For Excellence in Information Structures and Systems
Presented by: Mike Edwards
Nico successfully integrated perspectives on problems of digital privacy into a real-world document genre entirely appropriate to such a project: the judicial brief Amicus Curiae. Nico’s research shows a deep engagement with the information structures and legal quandaries associated with digital privacy. The document creatively uses the multimodal affordances of typography and information design and shows how form and genre can make arguments in addition to the textual meaning they communicate.


Evie Caldwell, Aache’ Howard-McDaniel, Laurel Kroschel, and Maren Martin

For Excellence in Interactive Technology and Design
Presented by: Ruth Gregory
For the final assignment in the spring 2018 version of DTC 475: Digital Diversity, students were placed into small groups and asked to create a game that addressed an intersectional issue. Kimberle’ Crenshaw defines “intersectionality” as the unique issues faced by people with overlapping oppressed identities. Evie Caldwell pitched the video game idea – D.L.S – to the class and it was instantly one of the top projects that her peers wanted to work on. After it was completed, D.L.S. was praised for its sleek design and the impactful twist ending that focused on the plight of gay women in media. Dead Lesbian Syndrome, as it is known, is the result of gay women dying at an alarming rate compared to their peers. In the credits of the game the group noted that: “In the 2015-2016 television season, LGBTQ+ women made up 2% of characters and 10% of deaths.” As we talk about in DTC, representation matters, and it is difficult to see people you identify with be killed off in the media you love. So I’m proud to give out this award to this group as their work is shining a light on an issue that needs more attention. You can play DLS at dlsgame.com.


Brandon Sanders, Daniel Kim, Riley Cagle, Kameryn Skillingstad, and Dave Herman

For Excellence in Collaboration
Presented by: Ruth Gregory
In DTC 478: Usability and Interface Design the team of Daniel Kim, Riley Cagle, Brandon Sanders, Dave Herman, and Kameryn Skillingstad created a website for the Pullman Schools Pantry program. Like many of the community partners that we work with in DTC, the Pantry is run by an all-volunteer crew with limited time and limited technical knowledge. The student group worked diligently with multiple volunteers at the Pantry to assess their needs for a site and used sister websites to do their usability testing. The students also kept the project going after the semester ended by offering their technical and instructional skills to the Pullman Schools Pantry volunteers.
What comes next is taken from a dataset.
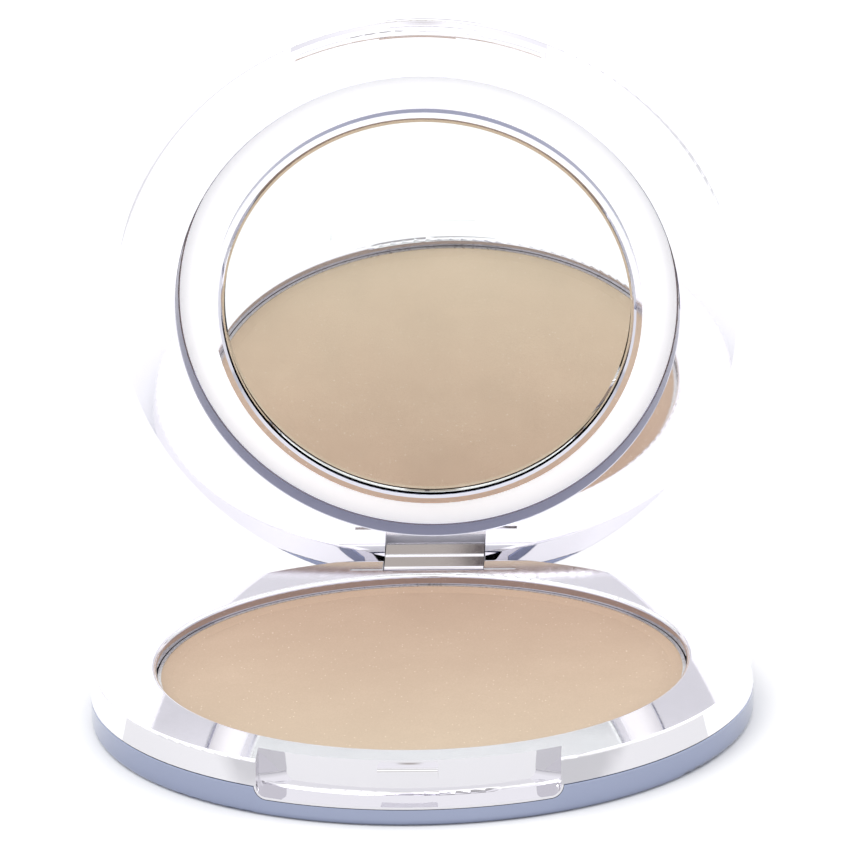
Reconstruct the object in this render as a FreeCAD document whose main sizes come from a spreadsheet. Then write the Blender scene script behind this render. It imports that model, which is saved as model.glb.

This extra, non-required step, enabled the Pantry group to focus on providing solutions for food insecurity in the area instead of spending their limited time on fighting technical issues and helped them to finally push their site live in April 2019, four months after their formal class work has ended.


Bryan Duran

For Excellence in Diversity & Inclusion
Presented by: Ruth Gregory
Bryan Duran has been a Team Leader for the CASHE (Children of Aztlan Sharing Higher Education) & SHAPING (Shaping High School Asian Pacific Islanders for the Next Generation) conferences at WSU. The focus of these conferences is to mentor multicultural high school students looking to pursue higher education opportunities. Over 200 high school students from all over the state of Washington attend these conferences per year. Bryan’s supervisor, Dominique J. Faga’autau, had this to say about Bryan’s contributions: “Bryan Duran has been one of my best student employees that I have had over the last 5 years. He has been working with the Office of Multicultural Student Services for the last 2 years and has helped us maximize our offices fullest production. He has helped plan our student recognitions, fall and spring multicultural graduation as well as helped with our hiring process and trainings. He even started to learn how to work on our websites and social media outreach. He is one of our outstanding students and it is with pleasure that I support him to receive an award like this.”


Pedro Trejo

Grit Award
Presented by: Ruth Gregory
Pedro is from a small town called Bridgeport, WA with a population of about 2500 people. Pedro was the first of his family to attend a university. Pedro started out his college career studying to be a Civil Engineer but his passion for design, art, and technology lead him to switch majors to DTC and Fine Arts. After switching majors Pedro had to take a couple years off from school full time due to financial issues.  For three years Pedro worked full time as a night shift janitor at Lighty/ French Ad for WSU and with that was able to take one to two classes per semester with the full time employee tuition waiver until he saved up enough money to be able to come back as a full time student. After returning to WSU full time Pedro continued that drive and involvement with the community. Pedro at this time had finally discovered who he was as an individual, coming out as gay to his family and friends and riding the emotional roller coaster of finally have to courage to be who he was. Pedro graduated in December of 2018 – eight years after he started at WSU – and right after the new year was offered a position with Nintendo of America in Redmond WA as a JR Debug Tester where he gets to essentially play video games all day! ok not all day. In a team of other testers he works on up and coming Nintendo games (that he can’t reveal due to an NDA contract), He has meetings to attend, emails that need to be sent out and replied to, bugs to report and regress, and all of the other stuff you would assume someone in a normal office job would need to do, except it’s at Nintendo! Pedro is already working on the steps to become a SR Debug Tester.


More information about our Service and Community Engagement Award winner, Kyra Antone, and our, 2019 DTC Outstanding Senior, Kelly-anne Cubley, are in subsequent blog posts.

Congratulations to everyone who won an award this year!